Тут доктор Циннер заметил мистера Оупи — тот сидел один в купе второго класса и писал что-то в записной книжке. Доктор следил за ним с какой-то ущемленной завистью, — он ведь был близок к тому, чтобы предаться вере, преодолением которой сам когда-то гордился. «Ну а если вера дарует мне покой?» — возразил себе он, и, пока еще в его сознании не померкло все то, что связано с этим словом, он потянул на себя дверь и вошел в купе. Длинное бледное лицо и выцветшие глаза, отпечаток врожденной культуры смутили доктора; предложи ему это священник, он охотно признал бы превосходство его над собой; на минуту он снова стал мальчиком с немытыми руками, в темноте исповедальни красневшим за свои немудреные грехи.
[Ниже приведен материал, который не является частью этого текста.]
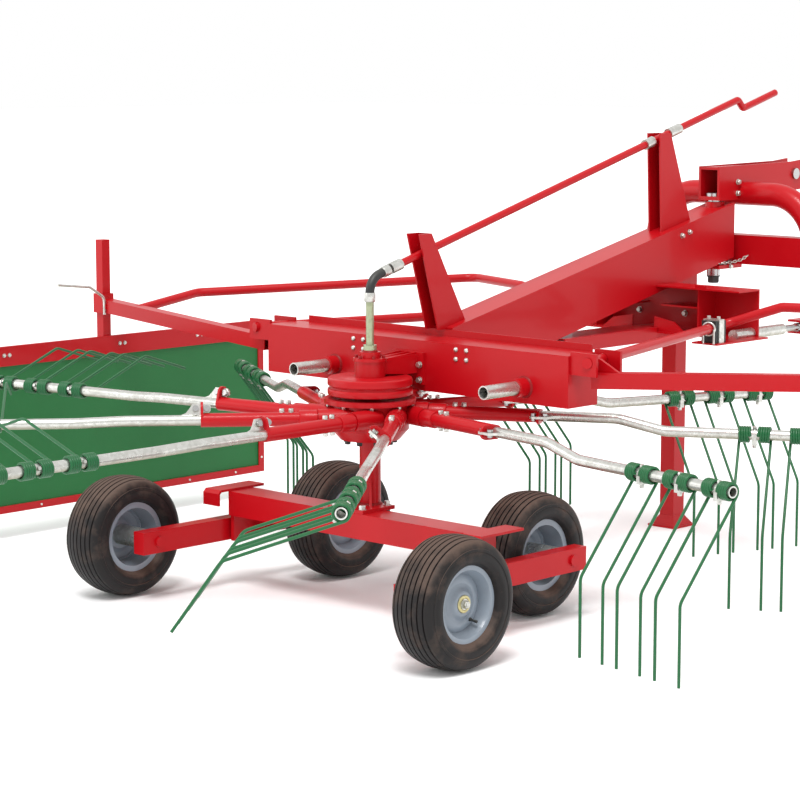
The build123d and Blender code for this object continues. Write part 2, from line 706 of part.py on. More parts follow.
def crank_posts():
    """Rear and front supports of the crank rod."""
    cross_space = block(
        (-CROSS_HALF, CROSS_REAR, CROSS_BOTTOM),
        (CROSS_HALF, CROSS_REAR + CROSS_DEPTH, CROSS_BOTTOM + CROSS_HEIGHT + CROSS_LIP),
    )
    space = beam_space() + cross_space
    rear = post(300, 452, 880, 203, 262, 1222, space)
    front = post(1497, 1690, 1140, 1480, 1545, 1522, space)
    return [rear, front]


def crank():
    """Long rod with a cranked grip, and the bushes it turns in at the front post."""
    jog = crank_height(CRANK_JOG_Y)
    grip_y = CRANK_JOG_Y + 34
    points = [
        (0, CRANK_FOOT[0] + 44, crank_height(CRANK_FOOT[0] + 44)),
        (0, CRANK_JOG_Y, jog),
        (0, grip_y, crank_height(grip_y) - CRANK_JOG),
        (0, CRANK_GRIP_END, crank_height(CRANK_GRIP_END) - CRANK_JOG),
    ]
    return bent_bar(points, 15.0, CRANK_RADIUS)


def crank_bushes():
    """Zinc bushes either side of the front post and at the rod's lower end."""
    bushes = []
    for start, end in ((1430, 1474), (1566, 1632), (CRANK_FOOT[0] - 6, CRANK_FOOT[0] + 42)):
        low, high = (0, start, crank_height(start)), (0, end, crank_height(end))
        whole = rod(low, high, CRANK_RADIUS + 6)
        if start > 500:
            whole -= rod(low, high, CRANK_RADIUS + 0.2)
        bushes.append(whole)
    return bushes


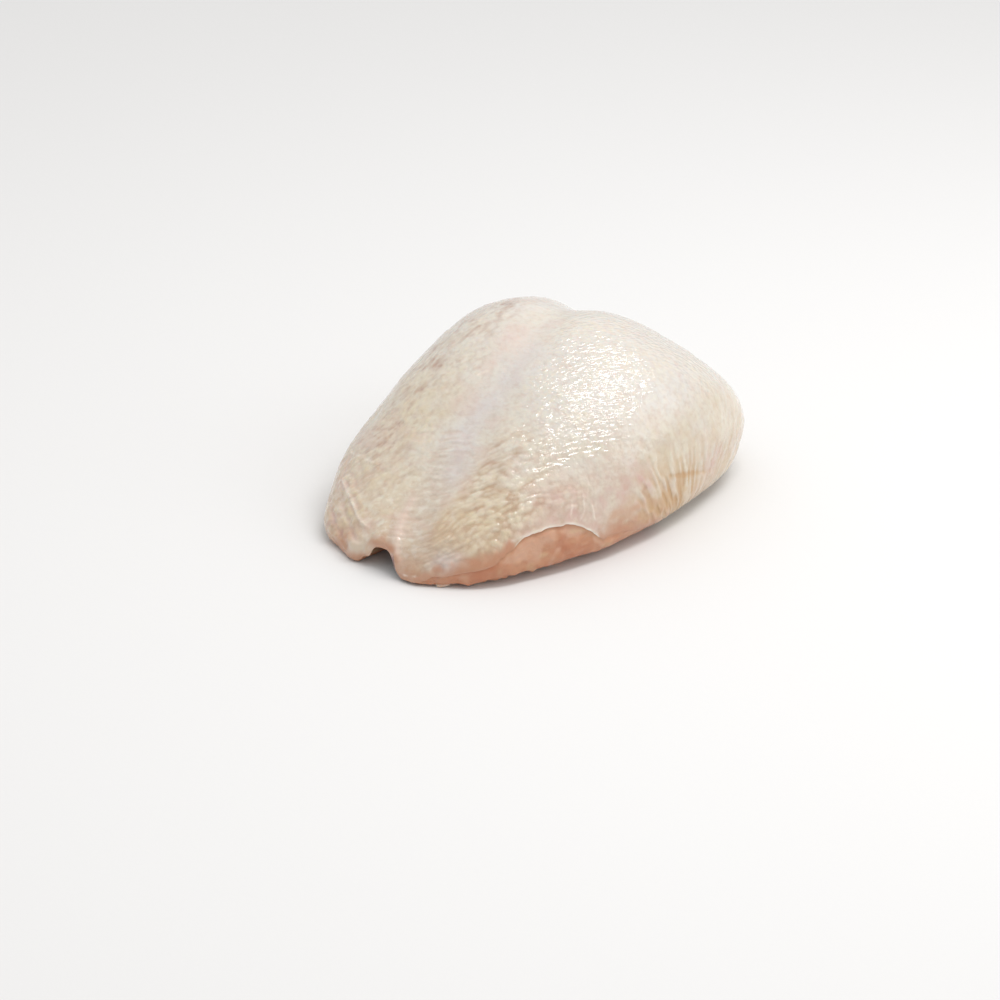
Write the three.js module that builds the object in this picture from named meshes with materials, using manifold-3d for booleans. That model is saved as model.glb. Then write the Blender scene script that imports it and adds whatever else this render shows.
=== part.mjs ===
// Raw boneless turkey breast with its skin on, both lobes in one piece. All sizes are in millimetres.
// The keel runs along Y: narrow tail tip at -Y, wide neck end at +Y, the cut side down on Z = 0.
import * as THREE from "three";
import { mergeVertices } from "three/addons/utils/BufferGeometryUtils.js";
import Module from "manifold-3d";

// Length along the keel, and how blunt the two ends are in plan (2 is an ellipse, more is blunter).
const LENGTH = 264.8;
const TAIL_BLUNTNESS = 3.2;
const NECK_BLUNTNESS = 2.3;

// Half widths and heights of the two lobes, as control values spaced evenly from tail to neck.
const RIGHT_WIDTH = [78.3, 64.3, 100.5, 107.2, 137.4];
const LEFT_WIDTH = [84.5, 101.6, 68.2, 87.1, 119.9];
const RIGHT_HEIGHT = [33.4, 77, 160.2, 93.2];
const LEFT_HEIGHT = [31.3, 72.6, 162.8, 88.5];

// How the height falls away to zero at each end.
const TAIL_HEIGHT_POWER = 0.343;
const NECK_HEIGHT_POWER = 0.528;

// Cross section: share of the height where it is widest, the powers of its upper curve, and
// the reach over which the height of one lobe passes into that of the other.
const WIDEST_SHARE = 0.28;
const TOP_SIDE_POWER = 0.85;
const TOP_RISE_POWER = 0.95;
const LOBE_BLEND = 22;

// Lower curve: it turns under the sides and is cut off flat where the meat lies on the table.
const UNDER_EDGE_POWER = 4.76;
const UNDER_ROUND_POWER = 0.275;
const UNDER_CUT = 1.12;

// Sideways bow of the whole piece, and the valley along the keel between the lobes.
const BOW = 3.2;
const BOW_TWIST = -14.6;
const VALLEY_DEPTH = [2.2, 2, -0.6, 18.2];
const VALLEY_HALF_WIDTH = 15.7;

// Local swells: [degrees from the tail tip, degrees round the keel, spread of each, rise].
const SWELLS = [
  [148, 22, 26, 32, 13.1], // plump right shoulder
  [150, -2, 20, 22, -4.7], // tuck below that shoulder
  [118, 32, 24, 30, 2.4], // right flank
  [76, -12, 22, 20, 2.2], // meat that bulges below the skin on the right
  [30, 178, 14, 26, 8.5], // left tail corner
  [60, 170, 22, 30, 7.1], // left side
  [125, 140, 22, 30, -4.6], // left flank near the neck
];

// Tail tips: [middle along X, half width, how far it stands out], fading over the tail reach.
const TAIL_TIPS = [
  [15, 13, 5.5], // right
  [-28, 9, 3.5], // left
];
const TAIL_REACH = 46;

// Hollow under the tail between the two tips: an arch that runs in under the meat and closes.
const HOLLOW_X = -8;
const HOLLOW_ROOF_HALF_WIDTH = 4;
const HOLLOW_HALF_WIDTH = 16.5;
const HOLLOW_HEIGHT = 13.5;
const HOLLOW_SKIN_TOP = 28;
const HOLLOW_REACH = 78;

// Edge of the skin low on the right side, with the bare meat set back below it. It starts low
// at the tail, rises between the first two places along Y, and runs out between the last two.
const SKIN_STEP = 1.5;
const SKIN_EDGE_LOW = 5;
const SKIN_EDGE_TOP = 30;
const SKIN_EDGE_RISE = [-135, -87];
const SKIN_EDGE_END = [-27, 12];
const SKIN_EDGE_BLEND = 6;

// Facets, colour and finish.
const DETAIL = 22;
const FLAT_TOLERANCE = 0.02;
const SKIN_COLOUR = 0xe3d7c4;
const SKIN_ROUGHNESS = 0.45;

// Smooth curve through evenly spaced control values, at t from 0 to 1.
function along(values, t) {
  let row = values.slice();
  while (row.length > 1) {
    row = row.slice(1).map((v, i) => row[i] * (1 - t) + v * t);
  }
  return row[0];
}

// Bell of height 1 and half width w.
function bell(d, w) {
  return Math.exp(-((d / w) ** 2));
}

// Smallest turn between two angles in degrees.
function turn(a, b) {
  return ((((a - b + 180) % 360) + 360) % 360) - 180;
}

// Sideways place of a point on a cross section.
function across(cos, sin, width) {
  return sin >= 0 ? width * Math.sign(cos) * Math.abs(cos) ** TOP_SIDE_POWER : width * cos;
}

// Height of a point on a cross section, above or below its widest level.
function up(cos, sin, height) {
  const mid = WIDEST_SHARE * height;
  if (sin >= 0) return mid + (height - mid) * sin ** TOP_RISE_POWER;
  const drop = (1 - Math.abs(cos) ** UNDER_EDGE_POWER) ** UNDER_ROUND_POWER;
  return mid * (1 - UNDER_CUT * drop);
}

// Surface point for a direction of the unit sphere.
function surface(dir) {
  const ring = Math.min(1, Math.hypot(dir.x, dir.z));
  const bluntness = dir.y < 0 ? TAIL_BLUNTNESS : NECK_BLUNTNESS;
  const reach = Math.sign(dir.y) * Math.sqrt(Math.max(0, 1 - ring ** bluntness));
  const t = (reach + 1) / 2;
  const cos = ring > 0 ? dir.x / ring : 1;
  const sin = ring > 0 ? dir.z / ring : 0;
  const fall = (1 + reach) ** TAIL_HEIGHT_POWER * (1 - reach) ** NECK_HEIGHT_POWER;
  const width = along(cos >= 0 ? RIGHT_WIDTH : LEFT_WIDTH, t) * ring;
  let x = across(cos, sin, width);
  const right = 0.5 + 0.5 * Math.tanh(x / LOBE_BLEND);
  const height = (along(LEFT_HEIGHT, t) * (1 - right) + along(RIGHT_HEIGHT, t) * right) * fall;
  const valley = along(VALLEY_DEPTH, t) * fall * bell(x, VALLEY_HALF_WIDTH);
  let z = up(cos, sin, height) - valley * Math.sqrt(Math.max(0, sin));

  // Swells, pushed out from the middle of the section.
  const polar = THREE.MathUtils.radToDeg(Math.acos(THREE.MathUtils.clamp(-dir.y, -1, 1)));
  const round = THREE.MathUtils.radToDeg(Math.atan2(dir.z, dir.x));
  let push = 0;
  for (const [along0, round0, alongSpread, roundSpread, rise] of SWELLS) {
    push += rise * bell(polar - along0, alongSpread) * bell(turn(round, round0), roundSpread);
  }
  let y = LENGTH * (t - 0.5);
  x += push * cos;
  z = Math.max(0, z + push * sin);

  // Edge of the skin and the bare meat below it.
  const risen = THREE.MathUtils.smoothstep(y, ...SKIN_EDGE_RISE);
  const ended = THREE.MathUtils.smoothstep(y, ...SKIN_EDGE_END);
  const edge = (SKIN_EDGE_LOW + (SKIN_EDGE_TOP - SKIN_EDGE_LOW) * risen) * (1 - ended);
  if (cos > 0 && z > 0) {
    x -= SKIN_STEP * THREE.MathUtils.smoothstep(edge - z, 0, SKIN_EDGE_BLEND);
  }

  // Tail tips.
  const fromTail = y + LENGTH / 2;
  const tail = 1 - THREE.MathUtils.smoothstep(fromTail, 0, TAIL_REACH);
  for (const [tipX, halfWidth, standOut] of TAIL_TIPS) {
    y -= tail * standOut * bell(x - tipX, halfWidth);
  }

  // The hollow lifts what is low between the tips and leaves the skin above it in place.
  const aside = Math.abs(x - HOLLOW_X);
  const arch = 1 - THREE.MathUtils.smoothstep(aside, HOLLOW_ROOF_HALF_WIDTH, HOLLOW_HALF_WIDTH);
  const inward = 1 - THREE.MathUtils.smoothstep(fromTail, 0, HOLLOW_REACH);
  z += HOLLOW_HEIGHT * arch * inward * Math.max(0, 1 - z / HOLLOW_SKIN_TOP);
  return [x + (BOW + BOW_TWIST * reach) * (1 - reach * reach), y, z];
}

// Closed skin of the whole piece, from a sphere of even triangles.
function breastGeometry() {
  const sphere = new THREE.IcosahedronGeometry(1, DETAIL);
  sphere.deleteAttribute("normal");
  sphere.deleteAttribute("uv");
  const merged = mergeVertices(sphere, 1e-5);
  const points = merged.getAttribute("position");
  const dir = new THREE.Vector3();
  for (let i = 0; i < points.count; i++) {
    dir.fromBufferAttribute(points, i).normalize();
    points.setXYZ(i, ...surface(dir));
  }
  merged.computeBoundingBox();
  const middle = merged.boundingBox.getCenter(new THREE.Vector3());
  merged.translate(-middle.x, -middle.y, -merged.boundingBox.min.z);
  return merged;
}

// The same shape with the flat parts of the underside joined into large faces.
async function asSolid(geometry) {
  const wasm = await Module();
  wasm.setup();
  const solid = new wasm.Manifold(
    new wasm.Mesh({
      numProp: 3,
      vertProperties: new Float32Array(geometry.getAttribute("position").array),
      triVerts: new Uint32Array(geometry.index.array),
    }),
  ).simplify(FLAT_TOLERANCE);
  const mesh = solid.getMesh();
  const out = new THREE.BufferGeometry();
  out.setAttribute("position", new THREE.BufferAttribute(mesh.vertProperties, mesh.numProp));
  out.setIndex(new THREE.BufferAttribute(mesh.triVerts, 1));
  out.computeVertexNormals();
  return out;
}

const breast = new THREE.Mesh(
  await asSolid(breastGeometry()),
  new THREE.MeshStandardMaterial({
    color: SKIN_COLOUR,
    roughness: SKIN_ROUGHNESS,
    metalness: 0,
  }),
);
breast.name = "turkey_breast";

const part = new THREE.Group();
part.add(breast);
export default part;
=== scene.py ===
"""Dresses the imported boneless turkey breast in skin, bare meat and trimmings, in a plain studio.

Lengths are in millimetres until a mesh is made, and in metres from there. The keel runs along Y,
with the tail at -Y and the neck at +Y, the right lobe is at +X, and the cut side lies on Z = 0.
"""

import functools
import math

import bmesh
import bpy
import numpy as np
from bpy.props import FloatProperty, FloatVectorProperty, PointerProperty
from mathutils import Matrix, Vector


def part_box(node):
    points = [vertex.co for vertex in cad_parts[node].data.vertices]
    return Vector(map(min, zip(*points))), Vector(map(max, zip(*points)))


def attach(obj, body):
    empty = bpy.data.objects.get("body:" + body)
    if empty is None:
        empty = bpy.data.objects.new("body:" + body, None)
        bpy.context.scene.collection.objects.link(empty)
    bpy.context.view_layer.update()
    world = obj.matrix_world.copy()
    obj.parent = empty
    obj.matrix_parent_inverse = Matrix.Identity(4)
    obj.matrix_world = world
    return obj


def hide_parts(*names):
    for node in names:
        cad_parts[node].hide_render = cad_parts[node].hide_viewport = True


bl_info = {
    "name": "Boneless Turkey Breast",
    "version": (1, 0, 0),
    "blender": (4, 5, 0),
    "location": "View3D > Sidebar > Turkey Breast",
    "description": "Dresses the packed turkey breast in skin, bare meat and trimmings",
    "category": "Object",
}

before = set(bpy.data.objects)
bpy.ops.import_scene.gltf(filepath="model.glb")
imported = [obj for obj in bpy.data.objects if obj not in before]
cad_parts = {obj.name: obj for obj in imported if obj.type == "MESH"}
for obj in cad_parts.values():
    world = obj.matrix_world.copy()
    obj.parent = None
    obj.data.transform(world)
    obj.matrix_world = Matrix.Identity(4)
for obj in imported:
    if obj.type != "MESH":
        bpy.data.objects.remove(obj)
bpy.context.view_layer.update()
NODE = "turkey_breast"
BODY = "root"
MM = 0.001
TURN = 2 * math.pi
TINY = 1e-9  # keeps a divisor off 0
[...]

— Прошу прощения. Я вас не побеспокою? Вы хотите спать? — сказал он на своем жестком, предательском английском языке.
— Совсем не хочу. Полагаю, что не буду спать, пока благополучно не доберусь до дома, — со смехом запротестовал священник.
— Моя фамилия — Циннер.
Мистеру Оупи эта фамилия ни о чем не говорила; должно быть, ее запомнили только журналисты.
— А моя — Оупи.
Доктор Циннер закрыл дверь и сел на сиденье напротив.
— Вы священник?
Он хотел добавить «отец мой», но на этом слове запнулся: оно означало слишком многое — оно означало бледное осунувшееся лицо, любовь, которая, ожесточившись, исчезла, оставив лишь уважение, затем и оно было принесено в жертву, когда возникло подозрение, что возмужавший сын стал отступником.
— Но не римско-католического вероисповедания.
Доктор Циннер несколько минут молчал, не зная, как выразить в словах свою просьбу. Его губы буквально пересохли от жажды справедливости; она была словно стакан воды на столе в комнате другого человека. Мистер Оупи, казалось, заметил его смущение и добродушно сообщил:
— А я составляю маленькую антологию.
— Антологию? — машинально повторил доктор Циннер.
— Да, духовную антологию для мирян, нечто такое, что в англиканской церкви займет место римско-католической Книги Размышлений. — Его тонкая белая рука поглаживала черную замшевую обложку записной книжки. — Но я намерен копнуть поглубже. Римско-католические книги — как бы сказать? — касаются лишь религии. Я хочу, чтобы в моей были затронуты все стороны повседневной жизни. Вы играете в крикет?